WASHINGTON -- Former CIA agent Edward Lee Howard, who fled to the Soviet Union in the mid-1980s after he was accused of selling secrets to the KGB, has reportedly died after an accident at his residence outside Moscow.
Howard vanished from Santa Fe, N.M., in September 1985 before the FBI charged him with espionage. He surfaced about a year later in Moscow, where he was granted political asylum.
Disclosures made by Howard reportedly dealt a powerful blow to U.S. intelligence networks in the Soviet capital, and a Soviet aviation expert said to have been turned in by Howard was executed for spying.
Richard Cote, ghostwriter of "Safe House," Howard's 1995 memoir, said Sunday that he received an e-mail Friday about the death from a friend who was "intimately involved with Howard's business dealings around the world." Cote would not name the man who sent him the note, which said Howard died from a broken neck suffered in an "accident" at his home. The friend added: "As far as I can tell, the Russians are covering it up."
The CIA said it was unable to confirm the death officially, which was first reported by The Washington Post, citing a friend of Howard. In Moscow, a U.S. Embassy spokesman speaking on the basis of anonymity said the embassy had received reports of Howard's death and was seeking to verify them with the Russian government but had not received a response.

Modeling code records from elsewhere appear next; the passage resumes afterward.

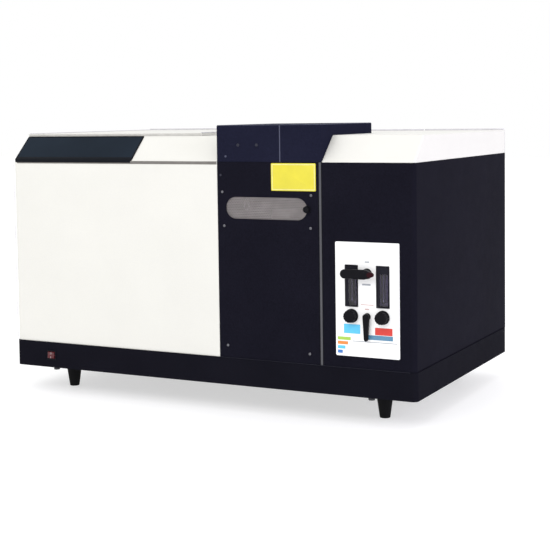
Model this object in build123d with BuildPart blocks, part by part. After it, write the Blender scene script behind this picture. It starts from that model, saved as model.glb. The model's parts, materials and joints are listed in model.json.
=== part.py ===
from build123d import *
import math
import os

# Atomic absorption spectrometer, a floor-to-lid bench instrument, in millimetres.
# X runs to the right, Y to the rear, Z up. The origin is on the bench under the cabinet's middle.

os.makedirs("parts", exist_ok=True)

# Cabinet
cabinet_width = 1000
cabinet_depth = 610
wall_height = 423
left_share = 0.549
bay_share = 0.2475
left_width = cabinet_width * left_share
bay_width = cabinet_width * bay_share
slope_rise = 55
slope_run = 58
hood_rise = 23
hood_depth = 269
sheet = 2
corner_radius = 10
roof_edge_radius = 5
flange = 15
seam = 0.5
fit_gap = 0.3
running_gap = 0.06
cover_bevel = 1
lobe_flat_share = 0.56
round_sides = 16
overrun = 20

# Base
base_height = 59
base_lip = 2
tray_floor = 3
tray_corner = 12
foot_height = 58
foot_top_radius = 18
foot_bottom_radius = 11.5
foot_inset_x = 101
foot_inset_y = 83

# Levels and edges that the sizes above give
left_x = -cabinet_width / 2
right_x = cabinet_width / 2
bay_left = left_x + left_width
bay_right = bay_left + bay_width
front_y = -cabinet_depth / 2
rear_y = cabinet_depth / 2
ridge_y = front_y + slope_run
base_bottom = foot_height
base_top = base_bottom + base_height
shoulder = base_top + wall_height
deck = shoulder + slope_rise
hood_top = deck + hood_rise
hood_rear = front_y + hood_depth


def middle(span):
    """The middle of a pair of coordinates."""
    return (span[0] + span[1]) / 2


def length(span):
    """The distance between a pair of coordinates."""
    return span[1] - span[0]


def block(x_span, y_span, z_span, mode=Mode.ADD):
    """A square-edged block between three pairs of coordinates."""
    with Locations((middle(x_span), middle(y_span), middle(z_span))):
        Box(length(x_span), length(y_span), length(z_span), mode=mode)


def facing_front(y):
    """A plane at y whose X is the cabinet's X and whose Y points up; it faces the front."""
    return Plane.XZ.offset(-y)


def facing_right(x):
    """A plane at x whose X points to the rear and whose Y points up; it faces the right."""
    return Plane.YZ.offset(x)


def grip_outline(centre, radius, depth, lobes):
    """Points round a grip's edge: a flat-topped lobe, then a notch of the given depth."""
    points = []
    for lobe in range(lobes):
        for share, drop in ((-lobe_flat_share / 2, 0), (lobe_flat_share / 2, 0), (1 / 2, depth)):
            angle = 2 * math.pi * (lobe + share) / lobes
            reach = radius - drop
            points.append(
                (centre[0] + reach * math.cos(angle), centre[1] + reach * math.sin(angle))
            )
    return points


def keep(piece, name):
    """Labels a finished piece and writes it out."""
    piece.label = name
    export_step(piece, f"parts/{name}.step")


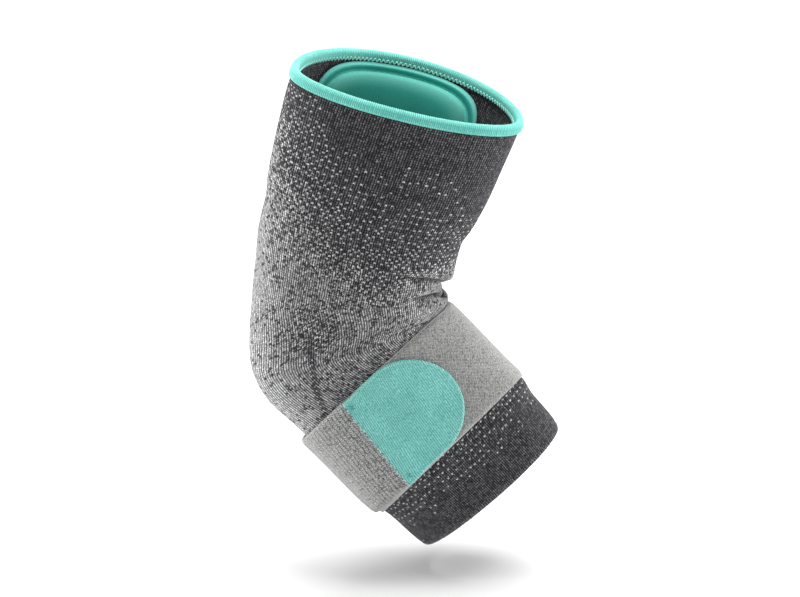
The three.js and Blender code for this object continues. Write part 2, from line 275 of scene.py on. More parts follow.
# Faces of a closed profile, rows long, swept through columns; an open sweep is capped
def sweepFaces(rows, columns, closed):
    faces, corners = [], []
    for column in range(columns if closed else columns - 1):
        here, beyond = column * rows, (column + 1) % columns * rows
        for row in range(rows):
            upper = (row + 1) % rows
            faces.append([here + row, beyond + row, beyond + upper, here + upper])
            corners.append([(column, row), (column + 1, row), (column + 1, row + 1), (column, row + 1)])
    if not closed:
        end = (columns - 1) * rows
        for row in range(rows // 2 - 1):
            mate = rows - 1 - row
            faces.append([row, row + 1, mate - 1, mate])
            corners.append([(0, row), (0, row + 1), (0, mate - 1), (0, mate)])
            faces.append([end + mate, end + mate - 1, end + row + 1, end + row])
            last = columns - 1
            corners.append([(last, mate), (last, mate - 1), (last, row + 1), (last, row)])
    return faces, np.array(corners)


# Shader building: sums of node outputs are written as plain sums
drawing = {}  # the node tree in hand


class Drawn:
    def __init__(self, socket):
        self.socket = socket

    def __add__(self, other):
        return maths("ADD", self, other)

    def __sub__(self, other):
        return maths("SUBTRACT", self, other)

    def __rsub__(self, other):
        return maths("SUBTRACT", other, self)

    def __mul__(self, other):
        return maths("MULTIPLY", self, other)

    def __truediv__(self, other):
        return maths("DIVIDE", self, other)

    def __abs__(self):
        return maths("ABSOLUTE", self)


def feed(socket, value):
    value = getattr(value, "socket", value)
    if isinstance(value, bpy.types.NodeSocket):
        drawing["tree"].links.new(value, socket)
    elif value is not None:
        socket.default_value = value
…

Howard joined the CIA in 1981 and was being groomed for a Moscow posting in 1983 when he failed a polygraph test. He was eventually fired. He got a new job with the legislature in New Mexico, where he was born in 1951, but in 1984 allegedly met KGB agents in Austria and sold them secrets for $6,000.
As the FBI closed in on him, he eluded capture with an elaborate ruse involving a dummy made to look like him and a tape recording of his voice.
Howard and his wife, Mary, went out to dinner. As they drove home, he jumped out of the car as it rounded a corner and popped up the dummy in his place. Once his wife arrived home, she placed a phone call using the recording.
The FBI, which had Howard's residence under surveillance and was listening to calls from the home, apparently believed he was there.
He left behind his wife and his toddler son, Lee.
"That man's life was such a strong story of tragedy, a tragedy for the United States, for Edward Lee Howard, for his wife, for his kid," Cote said.
Cote spent 11 days with Howard in Russia in 1995 but has not kept up with him since.
Cote said the "dacha" where Howard apparently died was owned by the KGB and had been used as a safe house. It was about 10 miles outside of Moscow.
The two men grilled steaks there while Cote interviewed Howard for the book. Howard also had an apartment in Moscow.
Cote said both dwellings would have been considered "luxurious" by Russian standards but "decidedly lower-middle class" by American standards.
He said Howard lived in "total isolation" for years, his only contacts KGB and Soviet officials. He was allowed to visit with his wife and son once a year.
In infrequent public comments over the years, the defector claimed that he loved the United States and denied giving the KGB vital information that led to the arrest and execution of U.S. agents.